Why I love making money

All right it’s starting to ridiculous how much money I’m printing.

So, the first thing, this is the irony: I think I love making money, growing money, but… I hate seeing it go down?

Was that that means is, I think I’m really actually passionate about investing. That means, taking our hard earned cash, and seeing it grow!

Not gambling

Before bitcoin, investing in money management was all hocus-pocus.  for example, ever since Vietnam, 2017, I finally woke up and realized that it was all kind of a scam. Why? The critical issue here was that life before bitcoin, all of the avenues for making money was a scam because the bedrock for all the financial foundations was based on cotton candy, a.k.a., fiat currency, a faith backed currency in which some sort of nerd at a computer could just push a button, and magically inject $1 trillion into the economy.

the change

Anyone who thinks that bitcoin or like strategy or micro strategy is a scam, or a gamble… It’s like saying that you’re gambling on going on a airplane pilot flight, that every time you jump on airplane, you’re gambling your life.

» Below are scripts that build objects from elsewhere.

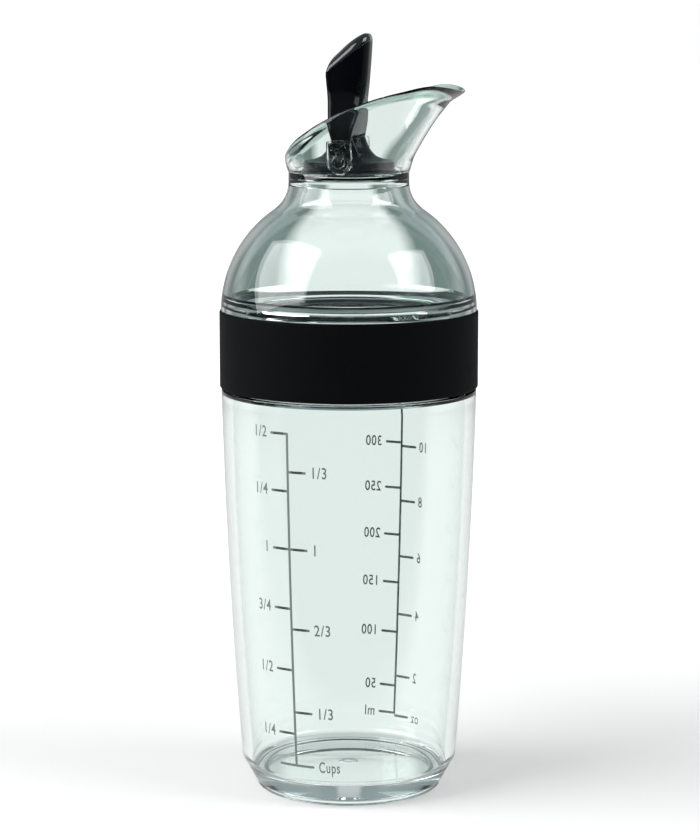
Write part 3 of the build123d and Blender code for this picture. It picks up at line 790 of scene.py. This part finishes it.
def hinge_pad(name, side):
    """A clear pad on the neck's inner wall, with a groove near its outline on the side that
    faces the lever's leg, carried from its face into the wall."""
    seat = pad_loop(0.0, 0.0)
    wall = smooth_curve(seat[:, 2], (182.0, 184.0, 186.7, 190.5, 193.0),
                        (16.3, 16.6, 17.4, 17.8, 17.9))
    seat[:, 1] = side * np.sqrt(np.maximum(wall ** 2 - seat[:, 0] ** 2, 1))
    rows = [pad_loop(inset, side * (PAD_FACE_Y + depth))
            for inset, depth in ((0.95, 0.0), (0.8, 0.0), (0.62, 0.5), (0.5, 0.5), (0.12, 0.0),
                                 (0.0, 0.2))]
    return grid_object(name, np.stack([*rows, seat]), loop_u=False, caps=True)


class SHAKER_OT_lid(bpy.types.Operator):
    """Builds the clear lid: dome, neck, spout, hinge pads, studs and inner thread"""
    bl_idname = "shaker.lid"
    bl_label = "Lid"

    def execute(self, context):
        clear = clear_material("clear_copolyester_lid", lip=True)
        shell = grid_object("lid_shell", lid_grid(), sharp=40)
        for side, word in SIDES:
            combine(shell, hinge_pad("hinge_pad_" + word, side), "UNION")
            combine(shell, hinge_rod("hinge_stud_" + word, STUD, side), "UNION")
            combine(shell, hinge_rod("dish_" + word, DISH, side))
        dress(shell, clear, "lid", "clear_lid", "lid_dome")
        ridge = helix_ridge("lid_thread", 34.9, 34.6 - sizes().thread_depth / MM, *LID_THREAD)
        dress(ridge, clear, "lid", "clear_lid")
        return {"FINISHED"}


# Band, gasket and seal

class SHAKER_OT_band(bpy.types.Operator):
    """Builds the soft grip band round the lid's skirt"""
    bl_idname = "shaker.band"
    bl_label = "Grip band"

    def execute(self, context):
        r = sizes().band_radius / MM
        outline = rounded([(36.73, 119.8, 0.1), (r, 119.8, 0.6), (r, 142.4, 0.5),
                           (36.73, 142.4, 0.1)], 7)
        body = np.linspace(120.4, 141.9, 24)[:, None]
        outline = np.concatenate([outline[:14], np.hstack([np.full_like(body, r), body]),
                                  outline[14:]])
        band = soft_material("soft_touch_black", colours().band, 0.6, 0.0, 1600, 0.04)
        dress(turned("soft_band", outline), band, "lid", "soft_black", "grip_band")
        return {"FINISHED"}


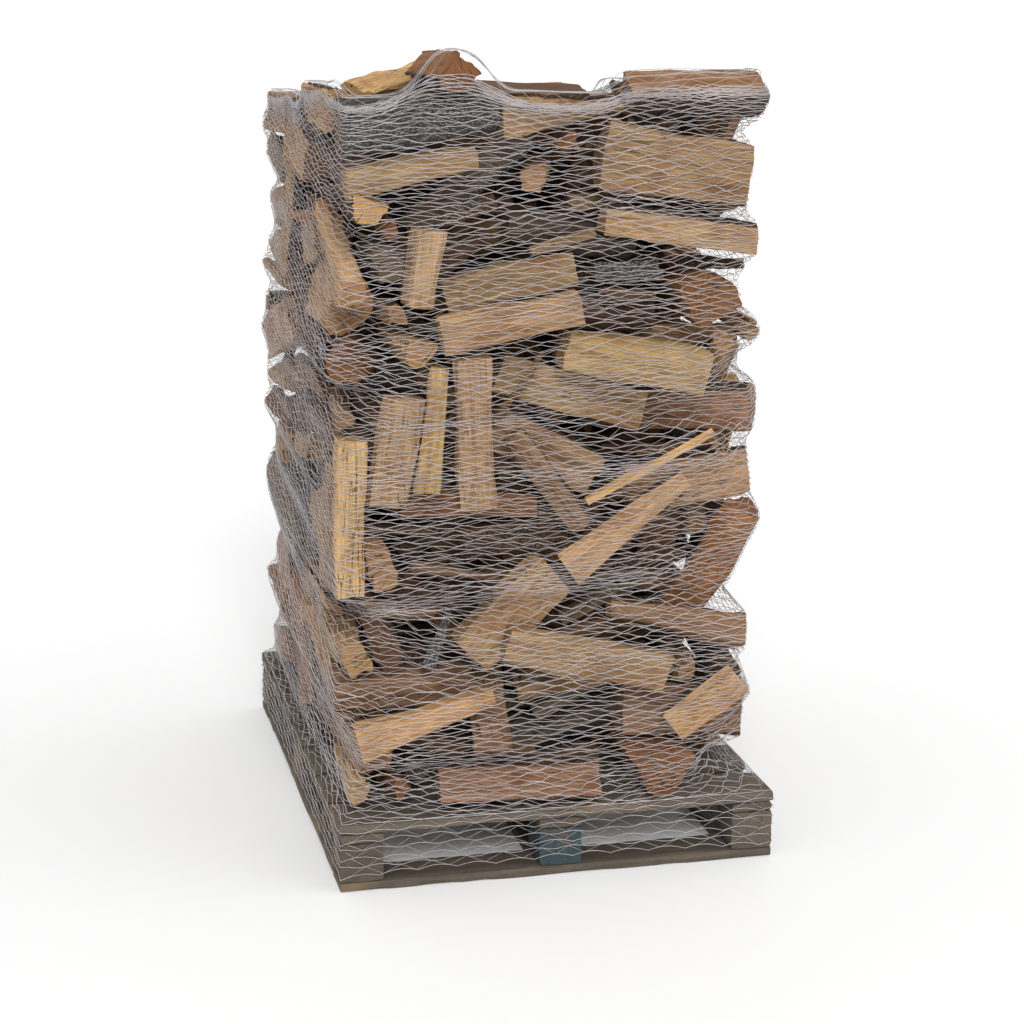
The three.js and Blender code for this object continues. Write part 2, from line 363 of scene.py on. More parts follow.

No. A plane is engineered to fly. Aluminum flies.

However, imagine if you try to construct a 747 jet out of balsa wood. Then certainly with 100% certainty, you will die.

True economic science

Hard money. Come on… It is the year 2025, we’re like at the edge of flying jets, and already now… We have already always been living in the future, with autonomous cars, way more… It is kind of a modern day miracle And marvel!

For example, I remember the kid, the promise of a self driving car, fully autonomous without the use of a human being. Yet magically almost like one day… Within the course of like three weeks or three months… I see like a lot of Waymo cars in West LA every single day!

But then then happens is that we become normalized to this paradigm shift. It’s kind of like my initial marvel when I first saw cyber trucks. I would scream out loud to Seneca every time I saw a cyber truck on the road… But now, they are like the new Toyota Corolla’s.

So I think the great innovation of bitcoin and also strategy is that what if, carte blanche, from scratch… You created a totally new different type of economic foundation, once again, that is built on cyber steel, instead of straw? 

The three little piggies

I think a good analogy is the three little pigs. The one pig that built his house out of a straw, the next out of wood, the last out of brick. Certainly the industry of the brick pig paid off bigly!

Volatility is a gift to the faithful

I think with the whole bitcoin, MSTR play it simple; once you have the clarity and the conviction… In which you’re like 1,000,000,000,000% certain… Pulling the trigger is obvious! Obviously there is still a little bit of adrenaline rush, which is normal… But, if the adrenaline rush is pure, then… It is more about enthusiasm excitement and thrill rather than fear?

“Not fear, but simply a heightened sense of things?”

I think in life… Harnessing your enthusiasm is key. For example, my number one rule in investing in simple:

Spend like 1000 hours or 10,000 hours starting something, and once you have 100% conviction, go all in.

For example, let us say it’s like the 1920s, and then Henry Ford tells you about this brand new thing that he invented, called the automobile… And everyone else is in their horse and buggy, in Henry Ford tells you that this will change and revolutionize everything. Everyone thinks that you’re crazy, because they heard stories of these automobile cars exploding, killing all the passengers etc. But then nobody ever talks about how many people probably died similarly speaking from their horses.

Anyways, I think a telling sign of why Michael Saylor and MSTR and strategy is such a genuine approach is that I think I like the last hundred interviews that I listened to Michael Saylor last year, he never once mentioned his own company. In fact, I didn’t even know what micro strategy was until about like eight months in. This is a good sign.

Why? If you’re promoting a commodity like bitcoin, it’s like encouraging people to use electricity, or Wi-Fi. It is not something that is unethical, as it is a commodity that could be open to all. Kind of like Telling people to buy gold bars.

It is only unethical if you are in fact the issuing party. For example, if I magically had control over ERIC KIM coin, but… I had the power to issue or print more ERIC KIM points, then… I would not be able to promote ERIC KIM corn because in fact I am the issuing party. However, if I’m telling people to buy soy beans or green lumber, this is not unethical because I don’t have control over global soybean production.

Even if I was a bitcoin miner, me telling everyone to buy bitcoin would be fine because even if I owned like $1 billion worth of bitcoin money equipment… I am still a small fry. Like Michael Saylor says,

“The market is bigger than all of us.”

What is money anyways?

I think if we are creative, and if we have the courage to expand our definitions, what that that means is we should expand our minds.

Probably the number one benefit of studying sociology is considering and thinking… To challenge paradigm shifts, to challenge new norms.

For example, do not just take standard narratives as they are, but to always challenge everything!

For example, challenging what these skinny fat loser economist say, challenging standard economic narratives from old fat over fat investors, who are diabetic.

Also, not giving fellatio to the sages of the past.